### Material provided
· · · · · · ·
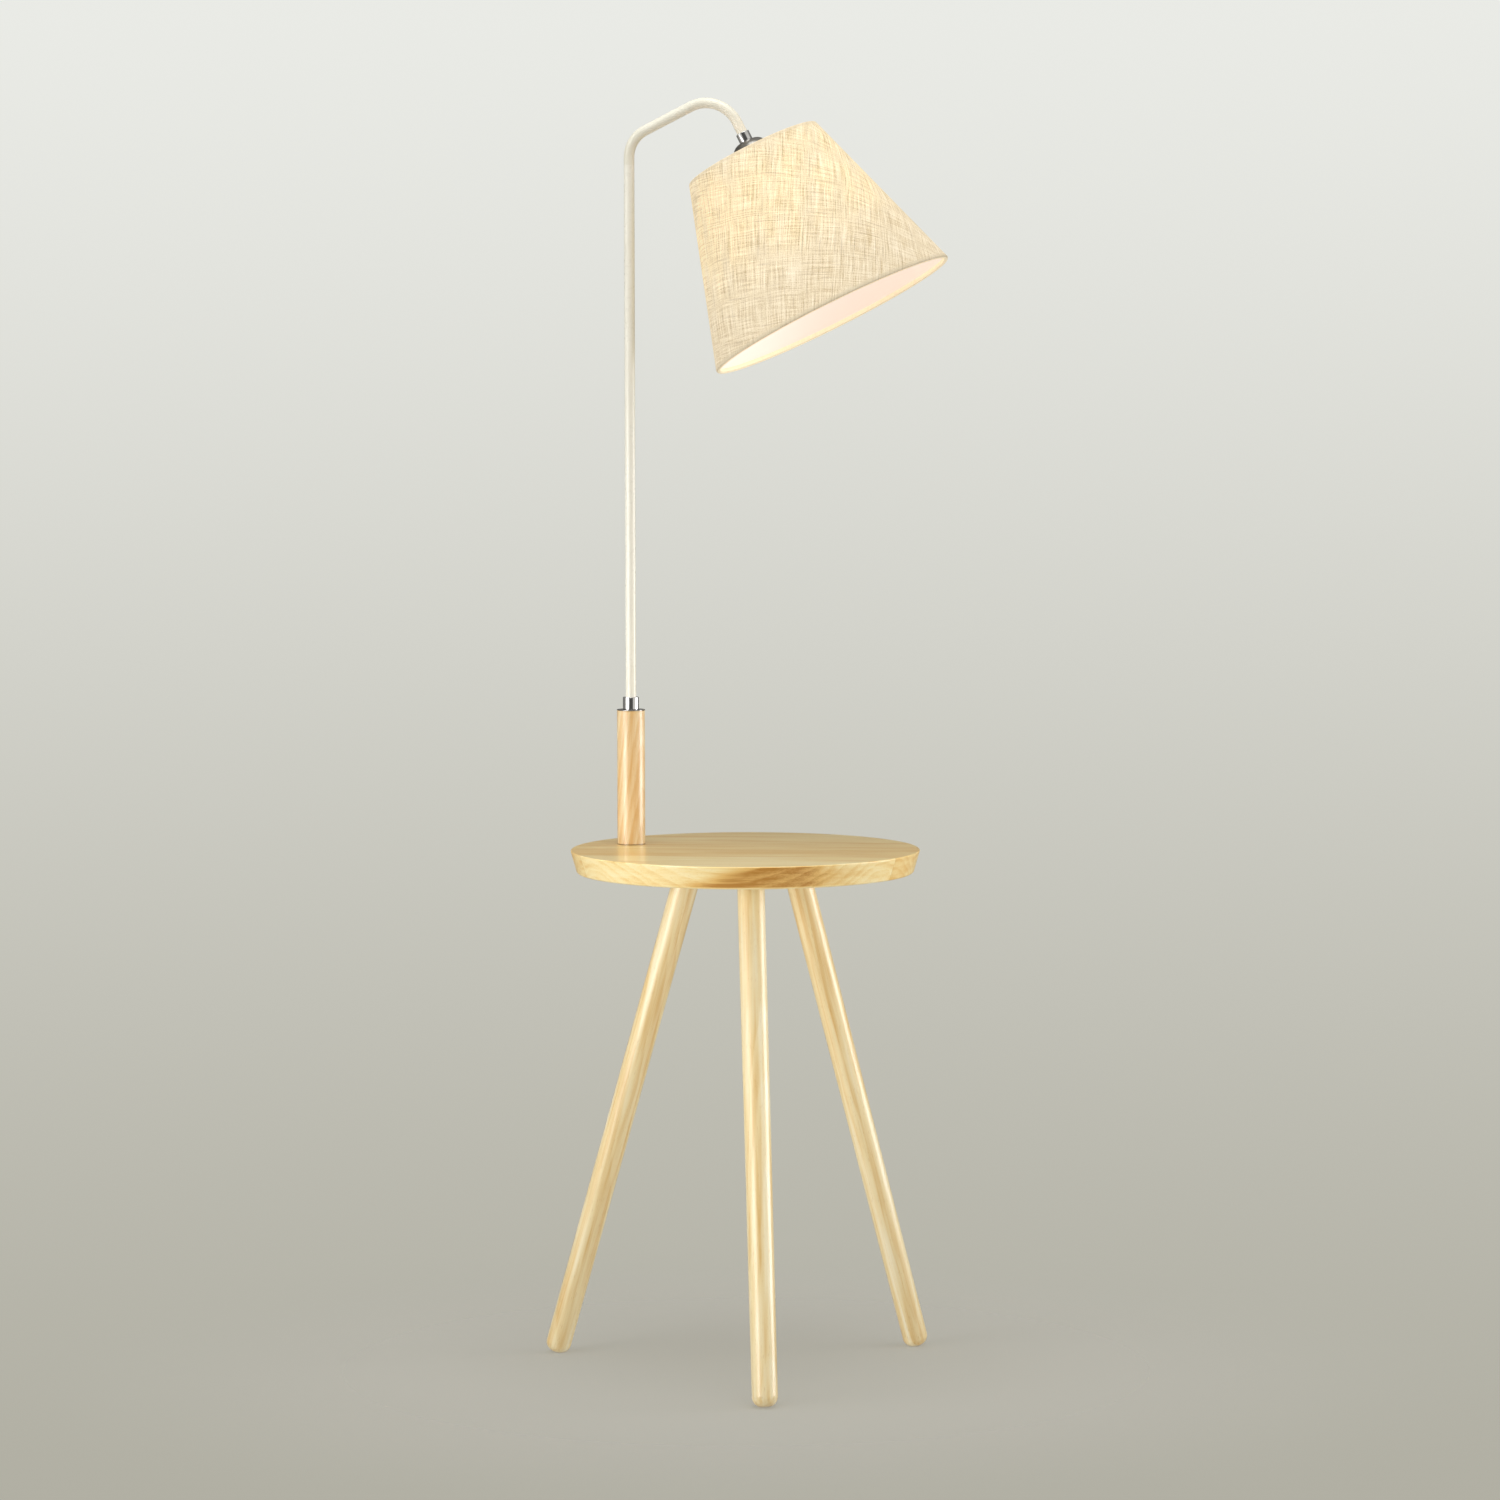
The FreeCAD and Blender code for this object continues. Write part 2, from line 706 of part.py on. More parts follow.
def round_hoop(centre, radius, start, sweep):
    """Two arcs about a hoop wire; angles in degrees from the outward side of the wall."""
    arcs = []
    for part in (0, 1):
        first = start + sweep * part / 2
        last = start + sweep * (part + 1) / 2
        turn = math.degrees(shade_slope)
        arcs.append(corner_arc(centre, radius, first - turn, last - turn))
    return arcs


def make_shade_skin():
    """Linen wall whose two ends are rolled over the hoop wires and lapped back inside."""
    length = shade_wall_length
    high = hem_outer_radius
    low = length - hem_outer_radius
    lap = linen_thickness + linen_hem_lap
    top_centre = on_wall(high, hoop_inset)
    foot_centre = on_wall(low, hoop_inset)
    skin = turned(
        on_wall(high, 0),
        on_wall(low, 0),
        *round_hoop(foot_centre, hem_outer_radius, 0, 180),
        on_wall(low - linen_hem_width, lap),
        on_wall(low - linen_hem_width, lap - linen_thickness),
        on_wall(low, 2 * hoop_inset - linen_thickness),
        *round_hoop(foot_centre, hem_inner_radius, 180, -180),
        on_wall(high, linen_thickness),
        *round_hoop(top_centre, hem_inner_radius, 0, -180),
        on_wall(high + linen_hem_width, lap - linen_thickness),
        on_wall(high + linen_hem_width, lap),
        on_wall(high, 2 * hoop_inset),
        *round_hoop(top_centre, hem_outer_radius, -180, 180),
    )
    for notch in fitter_arms(arm_wire_diameter + 2 * slip_gap):
        skin = skin.cut(notch)
    return skin


def make_shade_liner():
    """Plastic liner glued inside the linen, between the two hoop wires."""
    inset = linen_thickness + glue_gap
    high = hem_outer_radius + hoop_wire_diameter / 2 + slip_gap
    low = shade_wall_length - high
    liner = turned(
        on_wall(high, inset),
        on_wall(low, inset),
        on_wall(low, inset + liner_thickness),
        on_wall(high, inset + liner_thickness),
    )
    for notch in fitter_arms(arm_wire_diameter + 2 * slip_gap):
        liner = liner.cut(notch)
    return liner


def hoop(along):
    radius, drop = on_wall(along, hoop_inset)
    return Part.makeTorus(radius, hoop_wire_diameter / 2, at(0, 0, drop))


def make_shade_bottom_wire():
    return hoop(shade_wall_length - hem_outer_radius)


def fitter_arms(diameter):
    """The three wire arms between the flat ring and the upper hoop."""
    hoop_radius, hoop_drop = on_wall(hem_outer_radius, hoop_inset)
    inner_radius = fitter_ring_diameter / 2 - fitter_ring_thickness
    ring_middle = flange_foot + fitter_ring_thickness / 2
    start = at(inner_radius, 0, ring_middle)
    reach = at(hoop_radius, 0, hoop_drop).sub(start)
    arm = Part.makeCylinder(diameter / 2, reach.Length, start, reach)
    step = 360 / fitter_arm_count
    return [moved(arm, spin(up, step / 2 + number * step)) for number in range(fitter_arm_count)]


def make_shade_fitter():
    """Upper hoop, arms and the flat ring that sits under the lampholder's flange."""
    hole_diameter = holder_skirt_diameter + 2 * slip_gap
    ring_foot = flange_foot + fitter_ring_thickness
    flat_ring = sleeve(fitter_ring_diameter, hole_diameter, flange_foot, ring_foot)
    above_ring = rod(holder_flange_diameter + 2 * slip_gap, 0, flange_foot)
    below_ring = rod(shade_nut_diameter + 2 * slip_gap, ring_foot, holder_foot)
    arms = [arm.cut(above_ring.fuse(below_ring)) for arm in fitter_arms(arm_wire_diameter)]
    return flat_ring.fuse(arms + [hoop(hem_outer_radius)]).removeSplitter()


def make_shade_nut():
    """Ring screwed up the lampholder's skirt, with a wide flange against the fitter."""
    high = flange_foot + fitter_ring_thickness
    bore = holder_skirt_diameter + 2 * thread_gap
    flange = rod(shade_nut_diameter, high, high + shade_nut_wall)
    barrel = rod(bore + 2 * shade_nut_wall, high, high + shade_nut_length)
    return flange.fuse(barrel).cut(rod(bore, high, high + shade_nut_length)).removeSplitter()


# ---- Bulb ----------------------------------------------------------------------------------------


def make_bulb_base():
    """Metal base: a cup on the bulb's neck and the contact button at its foot."""
    high = contact_foot + bulb_contact_height
    outer = bulb_base_diameter / 2
    inner = outer - bulb_base_wall
    button = bulb_contact_diameter / 2
    return turned(
        (0, contact_foot),
        (button, contact_foot),
        (button, high),
        (outer, high + bulb_contact_height),
        (outer, high + bulb_base_length),
        (inner, high + bulb_base_length),
        (inner, high + bulb_contact_height + bulb_base_wall),
        (button, high + bulb_base_wall),
        (0, high + bulb_base_wall),
    )


def bulb_outline(wall):
    """Outer (wall 0) or inner outline of the glass, from the neck's end to the globe's far pole."""
    radius = bulb_globe_diameter / 2
    centre = contact_foot + bulb_length - radius
    neck_end = contact_foot + 2 * bulb_contact_height + bulb_base_wall + slip_gap
    neck_radius = bulb_base_diameter / 2 - bulb_base_wall - slip_gap
    shoulder = contact_foot + bulb_contact_height + bulb_base_length + bulb_base_wall
    meet = math.radians(bulb_meet_angle)
    meeting = ((radius - wall) * math.cos(meet), centre + (radius - wall) * math.sin(meet))
    flare = (bulb_neck_diameter / 2 - wall, shoulder + bulb_flare_length)
    return [
        (neck_radius - wall, neck_end + wall),
        (neck_radius - wall, shoulder),
        flare,
        meeting,
        corner_arc((0, centre), radius - wall, bulb_meet_angle, 90),
    ]


def make_bulb_globe():
    outer = bulb_outline(0)
    inner = bulb_outline(bulb_glass_wall)
    full = turned((0, outer[0][1]), *outer)
    hollow = turned((0, inner[0][1]), *inner)
    return full.cut(hollow)


# ---- All pieces ----------------------------------------------------------------------------------


def make_pieces():
    """Every piece by name, each a solid or a list of equal solids, at its place in the lamp."""
    pieces = {"table_top": make_table_top()}
    for number, name in enumerate(("leg_rear", "leg_right", "leg_left")):
        pieces[name] = make_leg(number)
    pieces["leg_bolts"] = make_leg_bolts()
    pieces["leg_inserts"] = make_leg_inserts()
    pieces["lamp_post"] = make_lamp_post()
    pieces["post_rod"] = make_post_rod()
    pieces["rod_washer"] = make_rod_washer()
    pieces["rod_nut"] = make_rod_nut()
    pieces["cord_gland"] = make_cord_gland()
    pieces["post_plate"] = make_post_plate()
    pieces["base_collar"] = make_base_collar()
    pieces["collar_screw"] = make_collar_screw()
    pieces["flex_in_post"] = moved(rod(flex_diameter, rod_foot, collar_floor_top), post_place())

    on_arm = make_neck_pieces()
    on_arm["swivel_spigot"] = make_swivel_spigot()
    on_arm["upright_tube"] = make_upright_tube()
    on_arm["neck_root_bush"] = make_neck_root_bush()
    on_arm["flex_in_upright"] = rod(flex_diameter, collar_floor_top, neck_seam_height)
    for name, piece in on_arm.items():
        pieces[name] = moved(piece, arm_place())

    on_head = {
        "head_collar": make_head_collar(),
        "neck_tip_nipple": make_neck_tip_nipple(),
        "holder_cap": make_holder_cap(),
        "holder_dome": make_holder_dome(),
        "holder_skirt": make_holder_skirt(),
        "holder_insert": make_holder_insert(),
        "terminal_screws": make_terminal_screws(),
        "screw_shell": make_screw_shell(),
        "centre_contact": make_centre_contact(),
        "flex_in_head": make_flex_in_head(),
        "shade_skin": make_shade_skin(),
        "shade_liner": make_shade_liner(),
        "shade_bottom_wire": make_shade_bottom_wire(),
        "shade_fitter": make_shade_fitter(),
        "shade_nut": make_shade_nut(),
        "bulb_base": make_bulb_base(),
        "bulb_globe": make_bulb_globe(),
    }
    for name, piece in on_head.items():
        if isinstance(piece, list):
            pieces[name] = [moved(one, head_place()) for one in piece]
        else:
            pieces[name] = moved(piece, head_place())
    return pieces


def as_solid(shape):
    """The one solid of a shape, facing outwards."""
    assert len(shape.Solids) == 1, "a piece has to be one solid"
    solid = shape.Solids[0]
    if solid.Volume < 0:
        solid.reverse()
    assert solid.isValid(), "a piece has to be a valid solid"
    return solid


def write_pieces(folder):
    for name, piece in make_pieces().items():
        if isinstance(piece, list):
            shape = Part.makeCompound([as_solid(one) for one in piece])
        else:
            shape = as_solid(piece)
        shape.exportStep(f"{folder}/{name}.step")
        print(f"{name:20s} {shape.Volume / 1000:9.2f} cm3")


def print_bend_pivot(label, start, radius, angle):
    """Where the straight lines on the two sides of a bend of the neck meet, in the lamp."""
    tangent = radius * math.tan(math.radians(angle / 2))
    pivot = arm_place().multiply(ahead(start, tangent)).Base
    print(f"{label}: pivot {pivot.x:.2f} {pivot.y:.2f} {pivot.z:.2f}")


os.makedirs("parts", exist_ok=True)
write_pieces("parts")
print_bend_pivot("root bend", root_bend_start, neck_root_bend_radius, neck_root_bend_angle)
print_bend_pivot("tip bend", tip_bend_start, neck_tip_bend_radius, neck_tip_bend_angle)
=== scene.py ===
"""Looks of a floor lamp with a round side table: turned wood, chrome, a gooseneck and a linen shade.

Metres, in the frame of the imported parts: +Z up, with the origin on the floor under the table's middle.
Lengths of the lamp's own pieces are written in millimetres times MM.
"""

from __future__ import annotations

import json
import logging
import math
from collections.abc import Callable, Iterable, Mapping, Sequence
from dataclasses import dataclass, field
from enum import Enum
from typing import Any

import bmesh
import bpy
from mathutils import Matrix, Vector

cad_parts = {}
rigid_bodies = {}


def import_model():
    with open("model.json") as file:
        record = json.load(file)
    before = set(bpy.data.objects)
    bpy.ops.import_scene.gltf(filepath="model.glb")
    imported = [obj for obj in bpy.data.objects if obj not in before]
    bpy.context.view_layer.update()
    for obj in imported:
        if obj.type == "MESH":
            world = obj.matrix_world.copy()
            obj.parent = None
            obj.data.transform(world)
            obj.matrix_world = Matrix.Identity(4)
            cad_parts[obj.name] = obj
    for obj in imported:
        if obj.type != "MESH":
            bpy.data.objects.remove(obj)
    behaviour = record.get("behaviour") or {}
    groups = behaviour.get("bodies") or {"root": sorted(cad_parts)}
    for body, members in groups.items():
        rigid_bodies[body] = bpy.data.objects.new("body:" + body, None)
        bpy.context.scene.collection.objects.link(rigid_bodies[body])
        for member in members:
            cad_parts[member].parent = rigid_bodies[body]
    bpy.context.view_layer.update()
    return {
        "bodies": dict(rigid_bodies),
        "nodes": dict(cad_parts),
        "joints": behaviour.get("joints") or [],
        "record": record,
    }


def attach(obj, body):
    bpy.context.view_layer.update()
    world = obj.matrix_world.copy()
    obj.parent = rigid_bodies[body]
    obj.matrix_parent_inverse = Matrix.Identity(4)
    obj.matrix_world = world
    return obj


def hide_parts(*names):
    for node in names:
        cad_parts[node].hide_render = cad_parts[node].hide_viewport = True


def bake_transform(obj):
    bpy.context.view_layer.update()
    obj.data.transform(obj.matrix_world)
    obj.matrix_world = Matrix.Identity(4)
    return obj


log = logging.getLogger("lamp")

MM = 0.001
FULL_TURN = 2 * math.pi
SAME_PLACE = 4e-6  # metres; nearer than this, two places are one
SMOOTH_UNDER = math.radians(34)  # faces that meet at less than this are shaded as one
POST_CIRCLE = 145 * MM  # from the table's middle to the post's axis
CAMERA_AZIMUTH = math.radians(25.1)  # from -Y towards +X
THREAD_ROOM = 0.1 * MM  # by which a bore is wider than the thread in it
PAST = 1 * MM  # how far a cutter runs past what it cuts
Colour = tuple[float, float, float, float]
Waves = tuple[float, float, float]  # waves per millimetre along three axes


class Body(Enum):
    """The moving bodies of the lamp."""

    STAND = "stand"
    UPRIGHT = "upright"
    NECK = "neck"
    HEAD = "head"


def tone(red: float, green: float, blue: float) -> Colour:
    """A colour as a screen shows it, 0 to 255, turned into the renderer's linear values.

    Args:
        red: Red share, 0 to 255.
        green: Green share, 0 to 255.
        blue: Blue share, 0 to 255.

    Returns:
        The linear colour with full alpha.
    """

    def linear(share: float) -> float:
        """One channel of the colour."""
        share /= 255
        return share / 12.92 if share <= 0.04045 else ((share + 0.055) / 1.055) ** 2.4

    return linear(red), linear(green), linear(blue), 1.0


def shift(x: float, y: float, z: float) -> Matrix:
    """A place moved along the axes."""
    return Matrix.Translation((x, y, z))


def turn(angle: float, axis: str) -> Matrix:
    """A place turned about an axis by an angle in radians."""
    return Matrix.Rotation(angle, 4, axis)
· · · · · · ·
### Your goal
Where a line above includes "record", copy that line.

### Output below
        record = json.load(file)
    behaviour = record.get("behaviour") or {}
        "record": record,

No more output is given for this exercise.